In the immediate aftermath of the Sept 11, 2001 attacks, the United States and its allies launched a “War on Terror” that began with the invasion of Afghanistan to oust the Taliban government and capture or kill Al-Qaeda leader Osama bin Laden.
This was followed by the invasion of Iraq in 2003 to depose dictator Saddam Hussein over his alleged support for terrorism.
The War on Terror has since been expanded to other parts of the world, most notably Africa, against Al-Qaeda and other terror groups such as Boko Haram and Al-Shabaab.
The campaign has yielded some notable successes, such as the killing of Osama and most of Al-Qaeda’s top leadership. But the group continues to attract new followers around the world who have staged so-called “lone wolf” attacks that are difficult to prevent.
S-E Asia terror strikes
Terrorism has reared its ugly head in South-east Asia as well. Militant groups include Jemaah Islamiah, which wants to create an Islamic state in South-east Asia; the Moro Islamic Liberation Front, which seeks an autonomous region in the Philippines’ Mindanao; and Abu Sayyaf, also in the Philippines.
They have staged notorious attacks like the Bali bombings in 2002 that killed 202, the siege of the Philippine city of Marawi in 2017, and a spate of suicide bombings in Indonesia in recent years.
Axis of evil
First used by then US President George W. Bush, the term points the finger at Iraq, Iran and North Korea as state sponsors of terrorism and countries pursuing weapons of mass destruction, leading to the imposition of crippling sanctions.
The definition of such an axis was in essence an attempt to rally the American populace in support of the war on terror, even though countries like Iran and Iraq were enemies at that point of time.
Notably, none of the terrorists involved in the 9/11 attacks were citizens of these states.
Rise in radicalisation
Not everyone is in favour of the war on terror. Critics note that military actions have destabilised the countries where they sought to eradicate terrorism, leading to the radicalisation of more people and the creation of newer groups.
The war on terror also legitimised the use of torture by the US at the Guantanamo Bay detention facility for terrorists and the Abu Ghraib prison in Iraq.
With the hardline Taliban once again in control of Afghanistan, there are fears that the country may once again be used as a launch pad for terror attacks.
Increased flight security
The 9/11 attacks transformed airport security around the world.
For example, people sending off travellers are now required to say goodbye long before security checkpoints.
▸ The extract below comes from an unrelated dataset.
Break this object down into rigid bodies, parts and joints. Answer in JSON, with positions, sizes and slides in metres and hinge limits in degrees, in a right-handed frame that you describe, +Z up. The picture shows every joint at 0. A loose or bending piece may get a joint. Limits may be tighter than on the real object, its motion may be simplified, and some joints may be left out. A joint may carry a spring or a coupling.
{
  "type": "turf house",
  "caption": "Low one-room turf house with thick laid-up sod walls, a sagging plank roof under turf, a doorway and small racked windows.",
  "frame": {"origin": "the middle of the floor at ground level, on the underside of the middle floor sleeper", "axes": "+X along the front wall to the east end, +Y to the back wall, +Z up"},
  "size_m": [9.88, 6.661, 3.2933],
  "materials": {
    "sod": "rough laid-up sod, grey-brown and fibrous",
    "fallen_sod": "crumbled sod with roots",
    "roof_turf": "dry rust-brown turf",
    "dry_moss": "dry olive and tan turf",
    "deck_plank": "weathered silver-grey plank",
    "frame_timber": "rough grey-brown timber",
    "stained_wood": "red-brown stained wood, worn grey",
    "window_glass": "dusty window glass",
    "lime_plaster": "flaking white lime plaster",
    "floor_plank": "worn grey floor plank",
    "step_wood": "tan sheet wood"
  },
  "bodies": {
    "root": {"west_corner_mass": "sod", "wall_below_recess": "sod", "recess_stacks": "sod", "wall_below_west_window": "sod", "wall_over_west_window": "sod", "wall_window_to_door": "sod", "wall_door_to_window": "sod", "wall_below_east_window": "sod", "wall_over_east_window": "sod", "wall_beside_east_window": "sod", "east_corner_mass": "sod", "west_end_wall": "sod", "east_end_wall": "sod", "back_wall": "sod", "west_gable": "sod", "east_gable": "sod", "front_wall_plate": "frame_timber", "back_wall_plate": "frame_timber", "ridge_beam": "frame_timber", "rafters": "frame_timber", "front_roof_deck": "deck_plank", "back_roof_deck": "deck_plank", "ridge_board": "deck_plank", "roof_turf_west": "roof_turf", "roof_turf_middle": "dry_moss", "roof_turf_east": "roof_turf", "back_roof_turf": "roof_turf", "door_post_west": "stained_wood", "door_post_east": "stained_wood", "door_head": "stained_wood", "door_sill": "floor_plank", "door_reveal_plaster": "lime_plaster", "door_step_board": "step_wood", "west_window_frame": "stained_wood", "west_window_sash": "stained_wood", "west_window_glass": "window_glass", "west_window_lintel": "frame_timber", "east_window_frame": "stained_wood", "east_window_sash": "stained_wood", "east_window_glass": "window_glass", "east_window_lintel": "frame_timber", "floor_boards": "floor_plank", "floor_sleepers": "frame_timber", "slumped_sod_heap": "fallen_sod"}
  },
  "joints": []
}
Passengers have to place their electronic devices in trays for scanning; coats, shoes and sometimes even belts are required to be removed for scanning.
Limits have also been imposed on liquids that can be taken on board, and carry-on luggage is scrutinised carefully.
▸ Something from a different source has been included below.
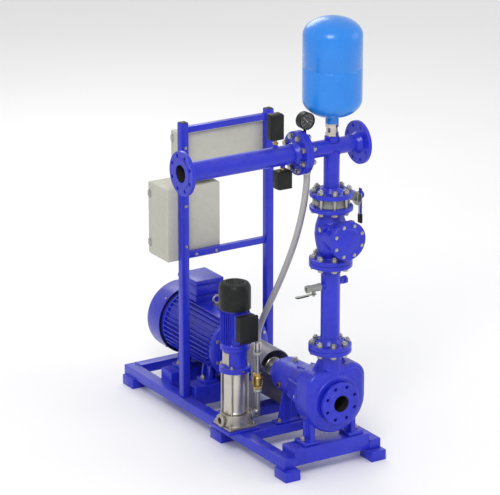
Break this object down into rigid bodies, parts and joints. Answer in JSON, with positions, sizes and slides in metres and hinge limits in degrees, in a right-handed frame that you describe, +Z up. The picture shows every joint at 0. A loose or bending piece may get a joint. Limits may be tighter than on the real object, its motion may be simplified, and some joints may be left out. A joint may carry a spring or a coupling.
{
  "type": "electric water pump unit",
  "caption": "Skid-mounted electric fire water pump with riser, valves, header pipe, diaphragm vessel, small vertical jockey pump and a rack that carries the control cabinets.",
  "frame": {"origin": "on the floor, under the centre of the unit's bounding box", "axes": "+Z up, the main pump's suction flange faces -Y, the motor and control rack lie towards +Y, and the header pipe runs along X"},
  "size_m": [1.05, 1.572, 2.142],
  "materials": {
    "blue_paint": "satin royal blue enamel",
    "dark_blue_paint": "satin royal blue enamel on sheet steel",
    "azure_paint": "semi-gloss azure powder coat",
    "beige_paint": "fine textured beige grey powder coat",
    "brushed_steel": "satin stainless steel",
    "zinc_steel": "zinc plated steel",
    "steel_braid": "braided stainless wire",
    "black_plastic": "matt black",
    "grey_enamel": "grey enamel on cast metal",
    "grey_paint": "grey painted sheet steel",
    "brass": "dull brass"
  },
  "bodies": {
    "unit": {"bearing_bracket": "blue_paint", "bracket_beam": "blue_paint", "braided_hose": "steel_braid", "butterfly_valve": "grey_enamel", "check_valve_body": "blue_paint", "check_valve_cover": "blue_paint", "controller_cabinet": "beige_paint", "controller_cabinet_door": "beige_paint", "coupling_beam": "blue_paint", "coupling_guard": "grey_paint", "header_spool": "blue_paint", "header_tee": "blue_paint", "hose_upper_fitting": "brushed_steel", "jockey_base": "brushed_steel", "jockey_cabinet": "beige_paint", "jockey_cabinet_door": "beige_paint", "jockey_check_valve": "brass", "jockey_fan_cowl": "black_plastic", "jockey_head": "blue_paint", "jockey_motor": "blue_paint", "jockey_outlet_pipe": "zinc_steel", "jockey_plate": "blue_paint", "jockey_sleeve": "brushed_steel", "jockey_terminal_box": "black_plastic", "motor_beam_back": "blue_paint", "motor_beam_front": "blue_paint", "motor_fan_cowl": "dark_blue_paint", "motor_frame": "blue_paint", "motor_terminal_box": "blue_paint", "pressure_gauge": "black_plastic", "pressure_switch_lower": "black_plastic", "pressure_switch_upper": "black_plastic", "pressure_vessel": "azure_paint", "pump_casing": "blue_paint", "pump_pedestal": "blue_paint", "rack_lower_rail": "blue_paint", "rack_post_left": "blue_paint", "rack_post_right": "blue_paint", "rack_top_rail": "blue_paint", "riser_pipe": "blue_paint", "riser_tap": "grey_enamel", "shaft_coupling": "brushed_steel", "skid_end_beam": "blue_paint", "skid_rail_left": "blue_paint", "skid_rail_right": "blue_paint", "vessel_nipple": "brushed_steel"},
    "butterfly_lever": {"butterfly_lever": "grey_enamel"},
    "riser_tap_lever": {"riser_tap_lever": "grey_enamel"}
  },
  "joints": [
    {"name": "butterfly_lever_turn", "type": "hinge", "parent": "unit", "child": "butterfly_lever", "pos_m": [0.4233, -0.634, 1.28905], "axis": [1, 0, 0], "range_deg": [0, 90]},
    {"name": "riser_tap_turn", "type": "hinge", "parent": "unit", "child": "riser_tap_lever", "pos_m": [0.173, -0.634, 0.8537], "axis": [0, 0, 1], "range_deg": [0, 90]}
  ]
}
There were changes on board planes as well. Metal cutlery has been replaced by plastic ones. Cockpit doors have been reinforced to prevent hijackings and are kept locked, and sky marshals in plainclothes are often on board flights to handle untoward situations.
Acts of violence against Muslims broke out following the 9/11 attacks and the bigotry continues to this day. There has been increased anti-Muslim sentiment across much of the world, with racial profiling occurring on a large scale.
The deeper anti-Muslim bias has seen the rise of right-wing movements in the US and Europe, as well as elsewhere, with politicians capitalising on the sentiment with anti-Muslim and anti-migrant policies.
Snooping on civilians
Less than two months after the 9/11 attacks, the US government passed the Patriot Act, permitting the use of government security apparatus to monitor civilians’ phone and e-mail communications.
In 2013, American intelligence contractor Edward Snowden revealed the existence of wide-ranging information-gathering systems for spying on civilians in the US and foreign nationals, showing the full extent of the US snooping. This triggered an uproar at home and abroad.
More recently, reports that documented the use of sophisticated Israeli spyware Pegasus in multiple countries heightened concerns of government abuses in the name of surveillance.
Trust in media falls
In the wake of the 9/11 attacks, many US journalists put a patriotic spin on the news to pander to the public sentiment at the time.
For example, editorials were written championing war and citing anonymous sources to push the Bush administration’s claim that Saddam had weapons of mass destruction. When none were found, public trust in the media took a massive hit.
In more recent times, the world has seen misinformation campaigns and fake news being peddled to a public that no longer trusts the mainstream media.
ISIS caliphate crushed
In 2014, the world’s attention turned to the Islamic State in Iraq and Syria (ISIS), which conducted multiple attacks in the US, Europe and other regions.
Some of its biggest strikes include the 2015 Paris attacks that left 130 dead, and the bombing of a Metrojet flight from Egypt to Russia that killed all 224 on board. It has also conducted or inspired smaller attacks around the world.
It took five years before ISIS’ caliphate was crushed by a coalition of 83 countries.
But while ISIS leaders like Abu Bakr al-Baghdadi have been killed, the group has since established a presence in other countries like the Philippines, Malaysia, Indonesia and India.